The crate is the staging ground for canonical submissions.
Normalized LAMBDA-BER rows, versioned, queryable across every study.
Architecture
The lakehouse split is the whole point. Heavy data — maps, movies, MTZs — never moves into a warehouse; it stays in object storage at the facility, referenced by checksummed pointers. Only the LAMBDA-BER metadata is normalized into query tables. You get warehouse-grade SQL over lake-scale data.
The query payoff
Because each crate lands the same LAMBDA-BER classes, the lakehouse holds a uniform table across facilities and years. Questions that used to mean emailing three labs become a single query over a flattened analytics view.
SELECT s.sample_code, em.resolution_ang, sx.rg_ang FROM experiment_run em JOIN experiment_sample_assoc a USING (experiment_id) JOIN sample s ON s.id = a.sample_id JOIN experiment_run sx ON sx.sample_id = s.id WHERE em.technique = 'cryo_em' AND em.resolution_ang <= 3.0 AND sx.technique = 'saxs';
-- walk outputs back to the beamtime that produced them SELECT w.workflow_code, w.software_name, d.file_name, d.checksum FROM workflow_run w JOIN workflow_output_assoc o USING (workflow_id) JOIN data_file d ON d.id = o.data_file_id WHERE w.software_name = 'IMP';
The bytes referenced by data_file.checksum are still out in object
storage — the query returns the pointer, and the agent streams the file only if the
next step needs it. Same federation principle as use case 04, now running in reverse.
What lands in the lakehouse
Depositing is publishing one crate; the lakehouse ingest shreds that crate's
dataset.yaml into the relational tables it already maps to.

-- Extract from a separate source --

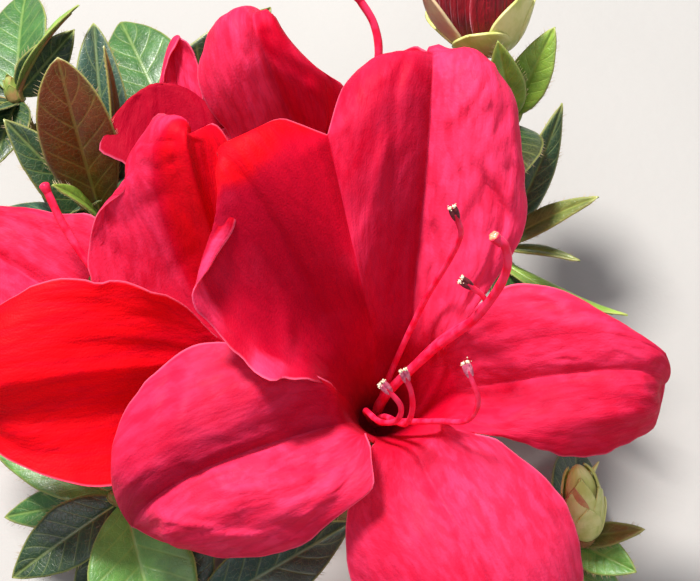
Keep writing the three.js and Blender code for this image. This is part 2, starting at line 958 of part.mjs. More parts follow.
shoot(
  "stem_left",
  [
    [-41, -80, 3.6],
    [-50, -72, -1],
    [-57, -64, -5],
  ],
  [
    [-59, -61, -6],
    [-60.5, -58, -7],
  ],
  [
    ...whorl([-60.4, -58.4, -7], [-0.4, 0.8, 0.3], 31, [
      [20, 70, 20],
      [90, 65, 22],
      [160, 75, 24],
      [230, 80, 20],
      [300, 80, 18],
    ]),
  ],
);
shoot(
  "stem_right",
  [
    [-24, -52, -14],
    [-13, -53, -13.4],
    [-4, -54, -11],
  ],
  [
    [-1, -54.4, -10],
    [2, -54.6, -9],
  ],
  [
    ...whorl([1.6, -54.6, -9], [0.9, 0, 0.3], 37, [
      [0, 70, 22],
      [75, 70, 20],
      [140, 75, 22],
      [215, 80, 24],
      [290, 75, 20],
    ]),
  ],
);

const branch = new THREE.Group();
branch.add(...made);

export default branch;
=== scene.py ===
# The looks of a cut flowering branch of a red garden azalea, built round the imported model.
# Sizes are in millimetres, and a mesh is scaled to metres when it is made. Blooms and leaves are
# placed in a tilted view frame, as in the model: right, up (away from the viewer) and out
# (towards the viewer), about the mouth of the front bloom.
from functools import partialmethod
from types import SimpleNamespace

import bpy
import numpy as np
from mathutils import Matrix
from numpy import arange, array, clip, concatenate, cos, cross, exp, interp, linspace, maximum
from numpy import minimum, pi, radians, sin, stack, where
from numpy.linalg import norm


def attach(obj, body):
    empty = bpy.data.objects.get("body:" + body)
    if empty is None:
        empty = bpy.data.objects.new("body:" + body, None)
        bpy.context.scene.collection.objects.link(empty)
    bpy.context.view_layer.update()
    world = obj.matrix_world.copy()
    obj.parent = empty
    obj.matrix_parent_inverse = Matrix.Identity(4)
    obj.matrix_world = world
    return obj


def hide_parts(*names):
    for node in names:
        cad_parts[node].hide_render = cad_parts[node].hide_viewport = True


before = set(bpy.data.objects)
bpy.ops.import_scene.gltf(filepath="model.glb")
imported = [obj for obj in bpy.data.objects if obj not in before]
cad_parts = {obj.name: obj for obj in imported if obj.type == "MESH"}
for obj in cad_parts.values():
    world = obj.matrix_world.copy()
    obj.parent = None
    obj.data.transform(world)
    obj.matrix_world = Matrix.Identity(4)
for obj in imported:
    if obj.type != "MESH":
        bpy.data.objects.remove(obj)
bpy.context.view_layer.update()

# The view frame

LOOK_DOWN = radians(58)
RIGHT = array([1, 0, 0])
UP = array([0, sin(LOOK_DOWN), cos(LOOK_DOWN)])
OUT = array([0, -cos(LOOK_DOWN), sin(LOOK_DOWN)])
MOUTH = array([23.8, 16, 42])
GROUND_GAP = 0.3
SOFT_LANDING = 3


def toward(way):
    """A direction of the view frame, or several, in the part's own frame."""
    return array(way, float) @ stack([RIGHT, UP, OUT])


def at(place):
    return toward(place) + MOUTH


def unit(v):
    return v / maximum(norm(v, axis=-1, keepdims=True), 1e-12)


def smooth(x):
    c = clip(x, 0, 1)
    return c * c * (3 - 2 * c)


def mix(a, b, share):
    return a + (b - a) * share


def noise(x, y, seed):
    """Smooth noise from -1 to 1 over a plane, the same on each run."""
    table = np.random.default_rng(seed).uniform(-1, 1, (64, 64))
    i, j = np.floor(x).astype(int), np.floor(y).astype(int)

    def row(k):
        return mix(table[i % 64, k % 64], table[(i + 1) % 64, k % 64], smooth(x - i))

    return mix(row(j), row(j + 1), smooth(y - j))


def landed(points):
    """Eases points near the ground to lie just above it."""
    z, room = points[:, 2], SOFT_LANDING - GROUND_GAP
    eased = GROUND_GAP + room * exp(-maximum((SOFT_LANDING - z) / room, 0))
    points[:, 2] = where(z < SOFT_LANDING, eased, z)
    return points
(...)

| Class | Rows from this crate |
|---|---|
Sample | complex + components |
ExperimentRun | cryo-EM, SAXS, X-ray |
WorkflowRun | refine, real_space, IMP |
DataFile | models, maps, reports + checksums |
| Association | Enables |
|---|---|
workflow_output | model → its provenance |
workflow_input | which files fed which job |
experiment_sample | join techniques on a sample |
study_experiment | group a whole project |
The agent at work
One pass: the agent validates the crate against the schema, files the public depositions, and ingests the metadata into the lakehouse — leaving the heavy data where it sits.
Payoff
A deposited crate is self-describing and checksummed — reviewers and reusers see exactly how each file was produced.
Every project you finish makes the next query richer. "Have we ever seen this complex by SAXS?" becomes answerable.
The warehouse holds metadata and pointers; terabytes of maps and movies never migrate. Lake-scale, warehouse-queryable.
Iceberg/Delta snapshots plus typed provenance mean any past result can be traced, compared, or recomputed on demand.